Overview
Building a learning platform from the ground up
Azvasa is a concept-based Learning Management System designed for schools — built to replace passive content delivery with interactive, motivated learning. The platform serves three distinct user groups: students engaging with quizzes and coursework, teachers managing classes and tracking performance, and school administrators overseeing the institution at scale.
This was a zero-to-production project. I came in with no prior LMS experience and had to learn the domain deeply before designing a single screen — understanding how curriculum is structured, how assessment works across grade levels, and what motivates students to actually complete work. The result is a product that went from mobile-first concept to fully delivered desktop web application.
Research
Understanding three very different users
Before any wireframe, I ran structured research across all three user groups — 15 students across different grade levels, 10 teachers across subjects, and school admin stakeholders. The goal was to understand how each group experiences learning, assessment, and school management — and where the pain was worst.
- Want to know exactly where they stand
- Motivated by streaks, scores, and visible progress
- Disengage when content is passive or repetitive
- Need quiz patterns that feel like a challenge, not a test
- Need to release quizzes and chapters by schedule
- Want to compare section performance at a glance
- Frustrated by manual attendance and progress tracking
- Need to see who is struggling before it's too late
- Needs institution-wide visibility, not per-class detail
- Wants to monitor teacher training completion
- Manages syllabus, academic calendar, and policies
- Requires audit-ready reports on engagement and scores
"Students don't disengage because the content is hard — they disengage because they can't see any progress. The motivation layer isn't a nice-to-have; it's load-bearing."
Research Insight — Azvasa
Design Process
From personas to production-ready system
After synthesising personas, I built a full information architecture covering all three roles — mapping how content flows from admin to teacher to student, and how assessment data flows back up. Then I designed mobile-first, treating the phone screen as the constraint that forced every interaction to be deliberate and the most important content to surface first. The desktop web application was designed as an expansion of that model, not a separate product.
Product Screens
Interactive quizzes, teacher dashboards, and the login experience
The three screens below represent the breadth of the design system — from the student quiz experience with drag-and-drop interaction patterns, to the teacher's performance dashboard with section-level analytics, to the branded login page that sets the platform's visual tone.
Design Decisions
The interactions that made the difference
Concept-based quiz types
Beyond standard MCQs, I designed interactive question types including drag-and-drop match-the-following, fill-in-the-blank, and image-based questions. The goal was to test understanding, not recall — forcing students to actively construct answers rather than recognise them.
Motivation layer
Research showed students disengage without visible progress signals. I built streak tracking, animated score reveals, grade badges, and leaderboard positions directly into the student experience — not as add-ons, but as structural elements of every session.
Question navigation dots
The quiz interface includes a persistent question-map at the bottom — colour-coded attempted vs unattempted dots — so students always know where they are in the assessment and can jump to any question without losing context.

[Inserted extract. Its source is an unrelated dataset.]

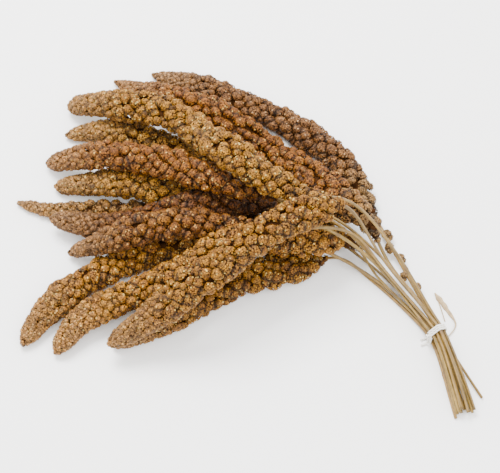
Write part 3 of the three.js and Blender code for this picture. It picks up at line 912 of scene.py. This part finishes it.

Teacher analytics at a glance
The teacher dashboard shows chapters-vs-completed, quizzes-released-vs-taken, and training-vs-completion in a single view. Section comparison charts let teachers immediately spot which class needs attention — without drilling into individual records.
Interactive Prototype
Explore the Azvasa Figma prototype
The full mobile app prototype is embedded below. Navigate through the student quiz flow, onboarding screens, and the teacher dashboard to experience the interaction model first-hand.
Outcomes
What Azvasa delivered
Reflection
What I took from this project
Azvasa was my first full LMS build and one of the most demanding projects I've worked on — not because of the design complexity, but because of how much domain knowledge I had to build before I could design responsibly. I had to understand curriculum structure, assessment theory, grade logic, and institutional hierarchy before a single wireframe made sense.
The mobile-first constraint was the best thing that happened to the product. It forced prioritisation at every step. Every element on the phone screen had to earn its place, which made the desktop expansion far more focused and less cluttered than if we'd started there.
The biggest lesson: motivation design isn't cosmetic. Streaks, scores, and animations aren't decoration — they're the mechanism by which students decide whether to come back tomorrow. Getting that layer right was as important as any information architecture decision.